### PROBLEM DESCRIPTION
Check each line below for the word "before", and copy those that have it.

### RECORDED DATA
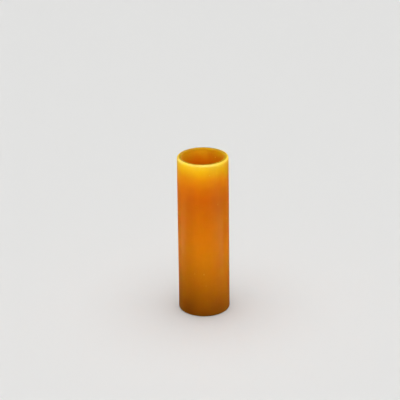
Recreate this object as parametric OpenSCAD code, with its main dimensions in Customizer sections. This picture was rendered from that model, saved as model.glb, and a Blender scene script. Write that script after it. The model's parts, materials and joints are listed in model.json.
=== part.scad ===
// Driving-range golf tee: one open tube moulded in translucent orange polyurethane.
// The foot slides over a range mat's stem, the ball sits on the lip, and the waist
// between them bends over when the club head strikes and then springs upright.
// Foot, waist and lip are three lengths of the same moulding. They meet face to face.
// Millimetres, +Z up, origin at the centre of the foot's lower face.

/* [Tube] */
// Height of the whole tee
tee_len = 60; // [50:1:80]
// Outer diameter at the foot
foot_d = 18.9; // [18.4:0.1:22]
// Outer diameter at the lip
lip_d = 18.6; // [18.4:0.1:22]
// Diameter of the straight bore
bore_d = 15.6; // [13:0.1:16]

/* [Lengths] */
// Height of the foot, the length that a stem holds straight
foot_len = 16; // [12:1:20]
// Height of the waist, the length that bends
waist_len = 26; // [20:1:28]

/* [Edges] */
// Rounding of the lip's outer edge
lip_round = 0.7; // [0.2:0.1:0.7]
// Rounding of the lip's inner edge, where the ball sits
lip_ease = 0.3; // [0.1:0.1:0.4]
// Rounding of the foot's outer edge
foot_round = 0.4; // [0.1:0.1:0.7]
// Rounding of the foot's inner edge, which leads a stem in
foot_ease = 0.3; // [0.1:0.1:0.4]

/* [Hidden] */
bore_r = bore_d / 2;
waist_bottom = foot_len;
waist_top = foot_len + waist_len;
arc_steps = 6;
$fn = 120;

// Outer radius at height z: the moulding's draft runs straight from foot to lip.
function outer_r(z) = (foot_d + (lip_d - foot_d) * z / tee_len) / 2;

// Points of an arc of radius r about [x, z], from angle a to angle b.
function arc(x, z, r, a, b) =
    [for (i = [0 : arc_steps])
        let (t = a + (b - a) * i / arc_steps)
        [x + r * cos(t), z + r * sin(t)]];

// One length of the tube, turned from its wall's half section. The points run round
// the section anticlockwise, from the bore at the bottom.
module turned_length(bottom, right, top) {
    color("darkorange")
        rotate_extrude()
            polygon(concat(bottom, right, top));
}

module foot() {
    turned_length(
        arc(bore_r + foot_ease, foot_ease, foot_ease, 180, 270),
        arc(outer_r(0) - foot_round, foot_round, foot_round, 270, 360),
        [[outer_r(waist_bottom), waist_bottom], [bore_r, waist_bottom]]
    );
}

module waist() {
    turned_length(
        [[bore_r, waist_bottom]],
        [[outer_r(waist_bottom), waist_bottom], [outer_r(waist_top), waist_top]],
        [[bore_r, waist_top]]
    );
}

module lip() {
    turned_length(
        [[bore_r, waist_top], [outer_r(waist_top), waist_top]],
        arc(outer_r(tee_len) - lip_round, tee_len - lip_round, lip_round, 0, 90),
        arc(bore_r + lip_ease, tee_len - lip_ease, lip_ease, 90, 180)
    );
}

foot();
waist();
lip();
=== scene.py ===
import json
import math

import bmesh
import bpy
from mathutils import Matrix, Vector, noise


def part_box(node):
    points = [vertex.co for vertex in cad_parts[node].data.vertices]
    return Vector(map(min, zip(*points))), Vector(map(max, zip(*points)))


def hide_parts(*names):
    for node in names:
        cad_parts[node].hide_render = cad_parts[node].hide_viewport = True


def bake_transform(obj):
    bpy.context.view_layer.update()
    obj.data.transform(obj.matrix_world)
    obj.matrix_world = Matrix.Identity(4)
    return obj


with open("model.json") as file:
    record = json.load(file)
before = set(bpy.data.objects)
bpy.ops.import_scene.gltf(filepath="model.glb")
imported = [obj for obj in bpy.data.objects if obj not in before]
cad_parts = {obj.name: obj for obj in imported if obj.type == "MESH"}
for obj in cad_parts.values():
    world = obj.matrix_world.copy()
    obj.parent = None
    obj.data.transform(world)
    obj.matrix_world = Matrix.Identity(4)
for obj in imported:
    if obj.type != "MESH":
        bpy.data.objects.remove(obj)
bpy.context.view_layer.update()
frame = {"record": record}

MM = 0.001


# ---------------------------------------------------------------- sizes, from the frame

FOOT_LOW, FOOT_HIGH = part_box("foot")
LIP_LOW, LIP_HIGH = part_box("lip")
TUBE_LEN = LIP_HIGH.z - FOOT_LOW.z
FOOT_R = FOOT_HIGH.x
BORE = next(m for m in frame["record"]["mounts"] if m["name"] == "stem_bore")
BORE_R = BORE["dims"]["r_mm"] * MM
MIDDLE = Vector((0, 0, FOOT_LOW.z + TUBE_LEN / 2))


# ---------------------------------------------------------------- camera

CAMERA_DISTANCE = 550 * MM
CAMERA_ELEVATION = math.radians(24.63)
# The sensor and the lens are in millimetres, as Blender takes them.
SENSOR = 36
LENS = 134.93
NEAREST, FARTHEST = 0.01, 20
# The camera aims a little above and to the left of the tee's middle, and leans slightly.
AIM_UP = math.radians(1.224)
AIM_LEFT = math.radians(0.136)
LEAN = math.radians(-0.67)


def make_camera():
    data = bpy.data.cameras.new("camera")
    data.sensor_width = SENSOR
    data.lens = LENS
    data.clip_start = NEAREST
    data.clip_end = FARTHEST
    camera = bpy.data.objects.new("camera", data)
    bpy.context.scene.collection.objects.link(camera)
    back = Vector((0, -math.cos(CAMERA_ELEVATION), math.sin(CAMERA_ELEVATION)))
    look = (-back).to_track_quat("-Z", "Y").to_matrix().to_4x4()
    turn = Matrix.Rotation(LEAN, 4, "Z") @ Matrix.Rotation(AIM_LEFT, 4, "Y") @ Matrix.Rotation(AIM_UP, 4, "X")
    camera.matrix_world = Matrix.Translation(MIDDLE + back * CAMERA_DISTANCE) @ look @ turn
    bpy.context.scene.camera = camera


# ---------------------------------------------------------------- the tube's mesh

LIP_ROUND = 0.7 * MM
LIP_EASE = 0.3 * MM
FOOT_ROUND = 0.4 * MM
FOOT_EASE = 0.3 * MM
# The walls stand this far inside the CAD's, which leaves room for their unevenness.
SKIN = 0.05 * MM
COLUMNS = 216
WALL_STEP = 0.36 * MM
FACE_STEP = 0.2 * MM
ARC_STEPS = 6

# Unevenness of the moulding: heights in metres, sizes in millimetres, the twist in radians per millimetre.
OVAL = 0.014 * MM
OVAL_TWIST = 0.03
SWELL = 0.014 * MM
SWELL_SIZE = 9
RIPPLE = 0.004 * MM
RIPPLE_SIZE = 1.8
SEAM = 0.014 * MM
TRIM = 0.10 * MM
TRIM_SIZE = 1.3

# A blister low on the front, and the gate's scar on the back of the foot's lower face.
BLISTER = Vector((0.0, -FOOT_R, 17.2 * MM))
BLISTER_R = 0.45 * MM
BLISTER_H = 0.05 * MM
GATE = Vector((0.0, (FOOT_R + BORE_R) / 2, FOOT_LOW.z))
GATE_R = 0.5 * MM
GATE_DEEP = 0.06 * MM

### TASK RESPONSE
before = set(bpy.data.objects)
imported = [obj for obj in bpy.data.objects if obj not in before]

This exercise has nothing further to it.